## Start

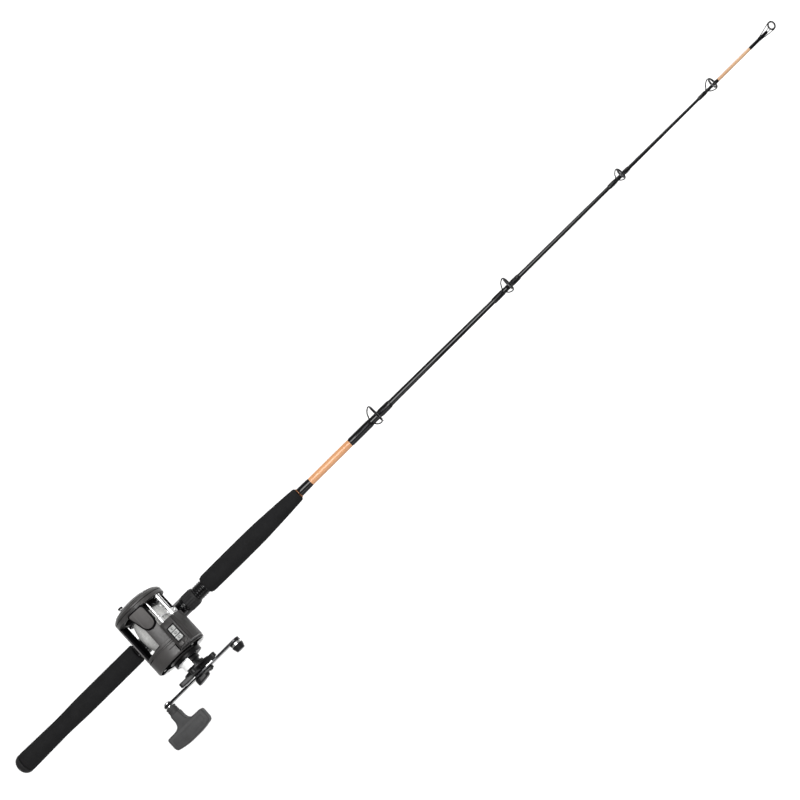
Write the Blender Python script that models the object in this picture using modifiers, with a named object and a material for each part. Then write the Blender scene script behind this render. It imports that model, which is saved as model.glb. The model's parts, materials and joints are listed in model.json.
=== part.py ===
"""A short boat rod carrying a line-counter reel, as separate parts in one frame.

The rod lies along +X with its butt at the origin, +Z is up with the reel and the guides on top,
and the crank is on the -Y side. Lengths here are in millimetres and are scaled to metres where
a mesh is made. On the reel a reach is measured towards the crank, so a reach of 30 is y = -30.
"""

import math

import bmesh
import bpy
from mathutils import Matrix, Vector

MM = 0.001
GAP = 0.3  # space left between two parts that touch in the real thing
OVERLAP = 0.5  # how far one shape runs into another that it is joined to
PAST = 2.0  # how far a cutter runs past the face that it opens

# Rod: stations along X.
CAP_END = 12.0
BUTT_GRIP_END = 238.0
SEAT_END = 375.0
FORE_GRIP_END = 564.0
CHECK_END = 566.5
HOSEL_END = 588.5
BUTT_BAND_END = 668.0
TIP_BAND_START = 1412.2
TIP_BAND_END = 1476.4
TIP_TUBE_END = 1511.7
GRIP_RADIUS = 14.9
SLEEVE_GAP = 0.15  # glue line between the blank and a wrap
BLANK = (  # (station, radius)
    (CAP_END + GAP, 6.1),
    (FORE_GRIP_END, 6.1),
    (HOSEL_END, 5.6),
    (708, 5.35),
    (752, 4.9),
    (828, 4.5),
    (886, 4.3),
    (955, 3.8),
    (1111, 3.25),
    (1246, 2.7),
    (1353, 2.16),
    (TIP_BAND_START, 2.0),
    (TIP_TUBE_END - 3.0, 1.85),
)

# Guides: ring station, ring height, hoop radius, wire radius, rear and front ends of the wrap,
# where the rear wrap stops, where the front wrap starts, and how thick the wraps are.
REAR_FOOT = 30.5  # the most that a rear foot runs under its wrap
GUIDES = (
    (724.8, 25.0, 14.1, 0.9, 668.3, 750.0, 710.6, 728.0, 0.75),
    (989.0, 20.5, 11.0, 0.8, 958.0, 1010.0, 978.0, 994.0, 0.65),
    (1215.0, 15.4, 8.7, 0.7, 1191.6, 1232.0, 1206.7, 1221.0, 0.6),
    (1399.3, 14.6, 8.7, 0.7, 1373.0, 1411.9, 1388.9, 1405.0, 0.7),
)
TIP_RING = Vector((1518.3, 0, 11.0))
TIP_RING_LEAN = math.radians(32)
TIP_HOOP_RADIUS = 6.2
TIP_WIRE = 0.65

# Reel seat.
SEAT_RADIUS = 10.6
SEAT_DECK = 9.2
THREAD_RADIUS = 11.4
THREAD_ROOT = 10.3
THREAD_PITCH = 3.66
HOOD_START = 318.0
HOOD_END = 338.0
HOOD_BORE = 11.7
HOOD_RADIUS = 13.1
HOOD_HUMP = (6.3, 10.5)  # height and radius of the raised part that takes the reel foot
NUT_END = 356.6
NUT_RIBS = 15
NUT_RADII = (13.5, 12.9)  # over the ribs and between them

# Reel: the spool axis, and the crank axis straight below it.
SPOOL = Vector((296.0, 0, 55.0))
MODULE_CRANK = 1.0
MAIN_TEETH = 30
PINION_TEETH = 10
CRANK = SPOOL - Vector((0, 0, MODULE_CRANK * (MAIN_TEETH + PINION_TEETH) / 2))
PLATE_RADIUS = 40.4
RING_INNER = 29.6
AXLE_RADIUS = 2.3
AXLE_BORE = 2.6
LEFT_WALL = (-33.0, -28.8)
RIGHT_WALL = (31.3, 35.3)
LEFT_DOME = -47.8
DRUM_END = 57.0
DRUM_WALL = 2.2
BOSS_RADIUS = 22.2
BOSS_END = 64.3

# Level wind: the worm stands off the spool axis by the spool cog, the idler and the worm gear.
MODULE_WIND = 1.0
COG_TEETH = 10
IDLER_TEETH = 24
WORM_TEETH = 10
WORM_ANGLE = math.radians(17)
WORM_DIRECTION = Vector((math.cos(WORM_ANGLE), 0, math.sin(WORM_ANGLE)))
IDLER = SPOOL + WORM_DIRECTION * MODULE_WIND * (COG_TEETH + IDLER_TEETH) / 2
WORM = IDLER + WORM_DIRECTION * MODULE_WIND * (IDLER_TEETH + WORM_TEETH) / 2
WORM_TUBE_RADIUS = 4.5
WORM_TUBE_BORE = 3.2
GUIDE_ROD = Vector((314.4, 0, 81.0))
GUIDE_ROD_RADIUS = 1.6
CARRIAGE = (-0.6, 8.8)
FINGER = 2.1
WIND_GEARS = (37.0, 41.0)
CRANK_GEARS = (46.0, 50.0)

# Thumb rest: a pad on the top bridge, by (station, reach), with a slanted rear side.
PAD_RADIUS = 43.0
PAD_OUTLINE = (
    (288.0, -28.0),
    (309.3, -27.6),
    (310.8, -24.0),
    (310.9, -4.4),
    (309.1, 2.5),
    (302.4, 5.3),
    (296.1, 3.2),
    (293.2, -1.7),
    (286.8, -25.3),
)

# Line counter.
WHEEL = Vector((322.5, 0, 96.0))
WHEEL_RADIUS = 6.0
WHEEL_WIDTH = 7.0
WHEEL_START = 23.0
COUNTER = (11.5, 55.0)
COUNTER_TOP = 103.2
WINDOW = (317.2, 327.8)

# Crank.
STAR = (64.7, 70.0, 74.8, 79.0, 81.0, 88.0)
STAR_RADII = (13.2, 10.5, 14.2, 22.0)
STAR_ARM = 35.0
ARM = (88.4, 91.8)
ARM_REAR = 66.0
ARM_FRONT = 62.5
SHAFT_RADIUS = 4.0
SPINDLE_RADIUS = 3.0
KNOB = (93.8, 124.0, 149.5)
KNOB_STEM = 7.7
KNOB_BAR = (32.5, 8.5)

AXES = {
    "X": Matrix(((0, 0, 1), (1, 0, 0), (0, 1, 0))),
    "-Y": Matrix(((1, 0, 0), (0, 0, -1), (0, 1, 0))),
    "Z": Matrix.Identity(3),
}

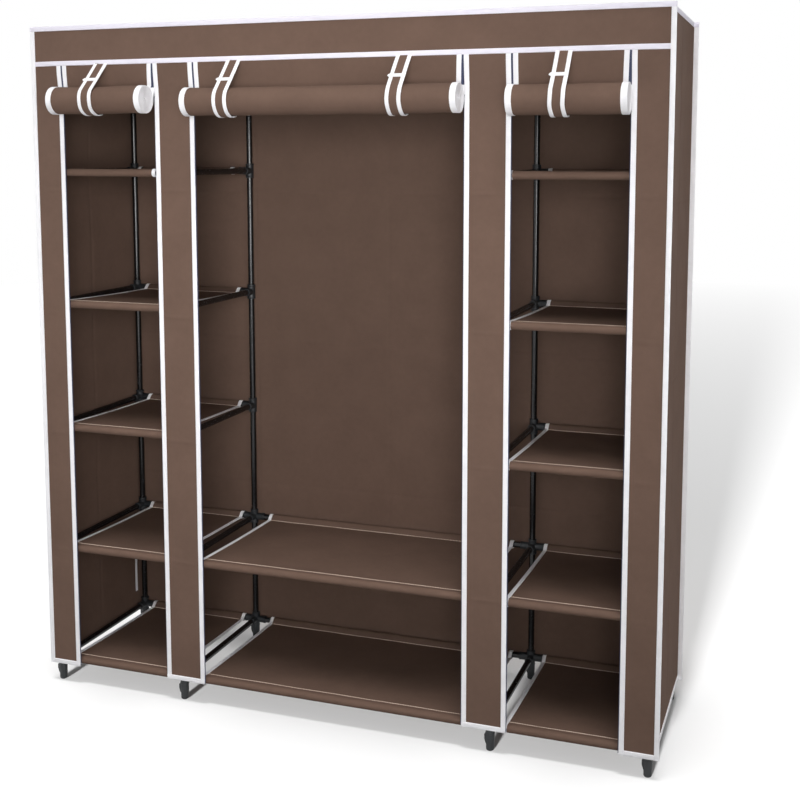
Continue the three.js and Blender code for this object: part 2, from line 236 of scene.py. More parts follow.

## End

### TASK DETAILS
Up to and including the line with "from mathutils import Matrix, Vector", repeat the data exactly, starting from its first line; nothing else belongs in the response.

### RESPONSE
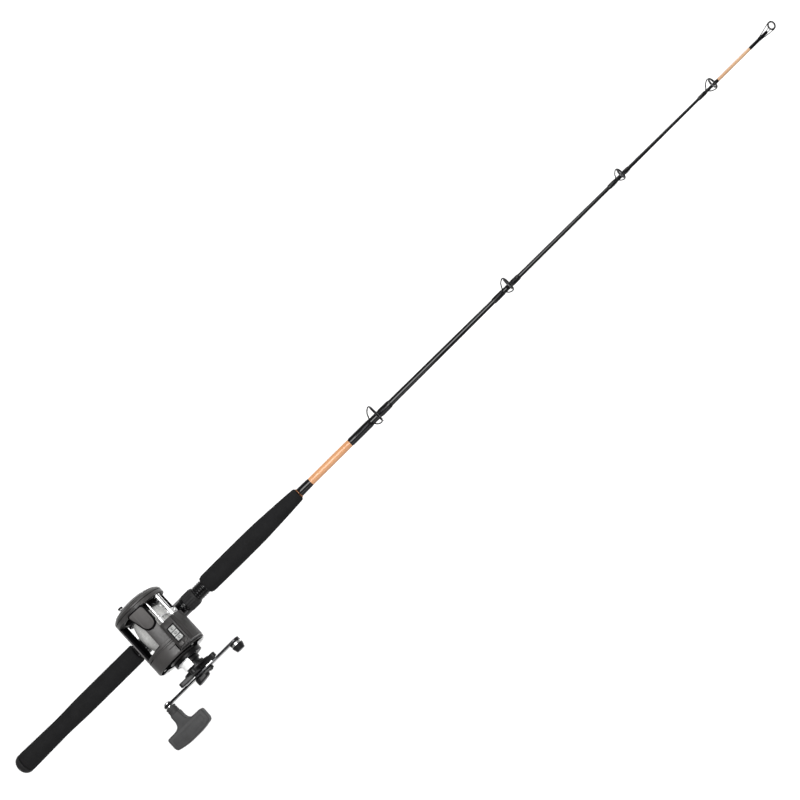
Write the Blender Python script that models the object in this picture using modifiers, with a named object and a material for each part. Then write the Blender scene script behind this render. It imports that model, which is saved as model.glb. The model's parts, materials and joints are listed in model.json.
=== part.py ===
"""A short boat rod carrying a line-counter reel, as separate parts in one frame.

The rod lies along +X with its butt at the origin, +Z is up with the reel and the guides on top,
and the crank is on the -Y side. Lengths here are in millimetres and are scaled to metres where
a mesh is made. On the reel a reach is measured towards the crank, so a reach of 30 is y = -30.
"""

import math

import bmesh
import bpy
from mathutils import Matrix, Vector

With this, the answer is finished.